Author: Prof. dr. Matthijs J. de Jong

Year: 2025

Track(s):
  • Plenary

Resources

Abstract

This paper explores an ethics of difference for Bible translation, drawing on Lawrence Venuti's translation theory. Two paradigms are contrasted: the instrumental view, which conceptualizes translation as a transfer of meaning, and the contextual view, which recognizes translation as an interpretative, culturally-embedded process involving both representation and transformation. Through examples from Hebrew and Greek texts (including emunah/pistis terminology), the paper demonstrates how translation choices reflect operative cultural and theological frames. The contextual view reveals that translators become co-responsible for how texts present themselves in new contexts, particularly regarding sensitive passages with potential for harmful misinterpretation. The paper proposes viewing Bible translations as cultural testimonies—unique articulations of divine revelation within specific cultural frameworks. This perspective challenges the dominance of European Bibles and calls for greater appreciation of global translation diversity. Ethics of difference requires transparency about operative frames, accountability for translation choices, and recognition of power dynamics.

About the Author

Bible Society for the Netherlands and Flanders

Prof. dr. Matthijs J. de Jong (1977, The Netherlands) holds the Chair by Special Appointment of Bible Translation in Contemporary Context at Vrije Universiteit Amsterdam and is head of translation at the Bible Society for the Netherlands and Flanders.

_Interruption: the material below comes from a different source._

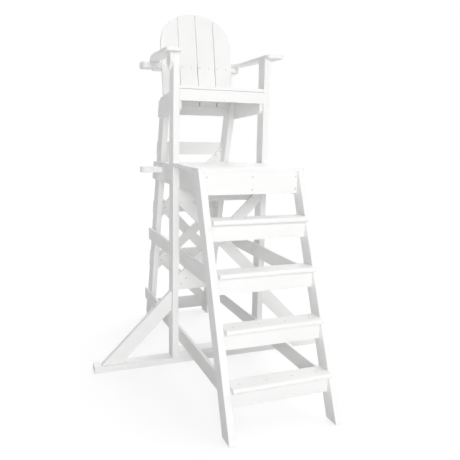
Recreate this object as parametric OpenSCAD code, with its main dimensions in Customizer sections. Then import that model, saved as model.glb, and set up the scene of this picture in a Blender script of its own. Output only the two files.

De Jong studied in Leiden and Oxford and obtained his PhD at Leiden University. As a Bible translator he contributed extensively to the Dutch Bible in Plain Language (2014) and the revision of the Dutch Nieuwe Bijbelvertaling, resulting in the NBV21 (2021).

De Jong combines a broad research profile in Biblical studies with the specialism of Bible translation methodology. His primary research interest lies in contextualizing Bible translation, both as a historical phenomenon and as a contemporary activity.